"Charlie St. Cloud" a hokey weepy




Charlie St. Cloud (2010)
99 min., rated PG-13.
Grade: C

"Charlie St. Cloud" has all the hallmarks of, say, a three-hanky Hallmark TV special based on a Nicholas Sparks novel, even though it was not written by Sparks. Goldenboy Zac Efron plays Charlie St. Cloud, a Pacific Northwest small-town competitive sailor whose little brother, Sam (Charlie Tahan), dies in a car accident. Since Charlie was driving, his grief and guilt are through the roof, so instead of going to Stanford to become a sailing champion, he stays home and works as the groundskeeper at the local cemetery. Even five years after Sam's death, Charlie keeps his little brother alive in spirit by meeting him every day at sunset in the exact same woodsy clearing to play catch (they made a deal). He then finds interest in a high school classmate, Tess (Amanda Crew), also a sailor who has lost a loved one, but the more time he spends with her, the less he can spend with Sam. 

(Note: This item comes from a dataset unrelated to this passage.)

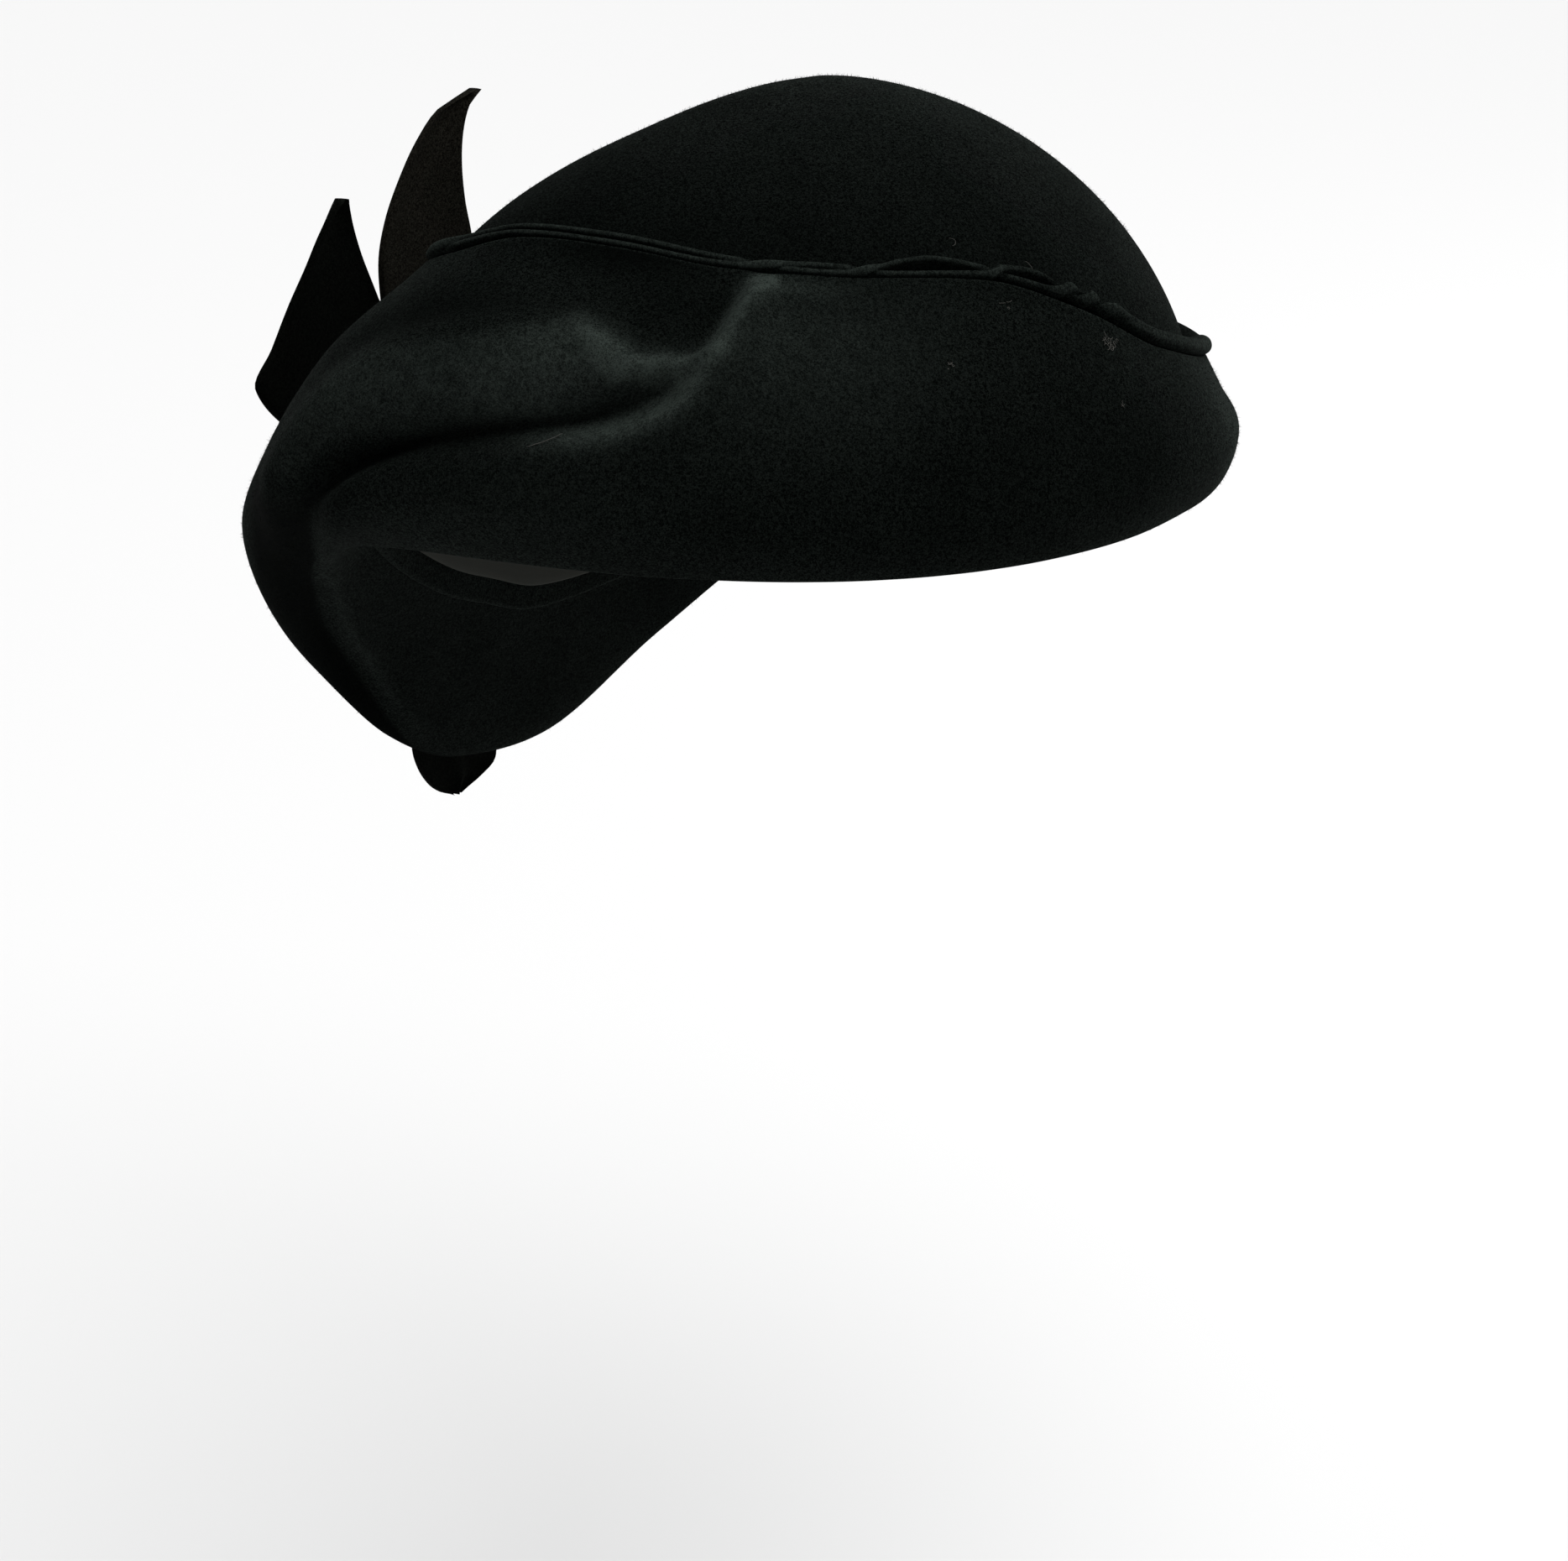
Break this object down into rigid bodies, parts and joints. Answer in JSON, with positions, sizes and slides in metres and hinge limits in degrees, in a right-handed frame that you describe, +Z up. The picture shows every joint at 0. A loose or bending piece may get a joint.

If it sounds like "Field of Dreams," "Message in a Bottle," "The Sixth Sense," "The Lovely Bones," with Zac Efron seeing dead people, that's because it is. "Charlie St. Cloud" is a watchable, handsomely photographed adaptation of Ben Sherwood's novel, with some poignant moments about loss and grief, but it never quite recovers after a groan-inducing second-act twist. The shooting star across the horizon for a character “passing into the light” is quite hokey. 

Efron can act and has pretty blue eyes (and he only doffs his shirt once), but Tahan is more affecting and natural as Sam. Their brotherly dynamic is nicely set up and the tragedy immediately following the accident feels real. Also, Crew is always a fresh, appealing presence and her mild sex scene in a graveyard is handled more tastefully than it sounds. But Ray Liotta's paramedic who resusciated Charlie in the accident is more of a plot device with a talisman that is “the answer” for Charlie. And Kim Basinger is barely there, then never heard from again (besides on a message machine), as the boys' working-class mother. 

Still, the acting fares better than the clumsy writing in Craig Pearce and Lewis Colick's script. Rolfe Kent's derivative violin-heavy music score doesn't help things either by telling us how to feel. Efron fans will be on cloud nine during "Charlie St. Cloud," but for anyone else, just picture a Nicholas Sparks weeper with a high school musical lead and an M. Night Shyamalan twist.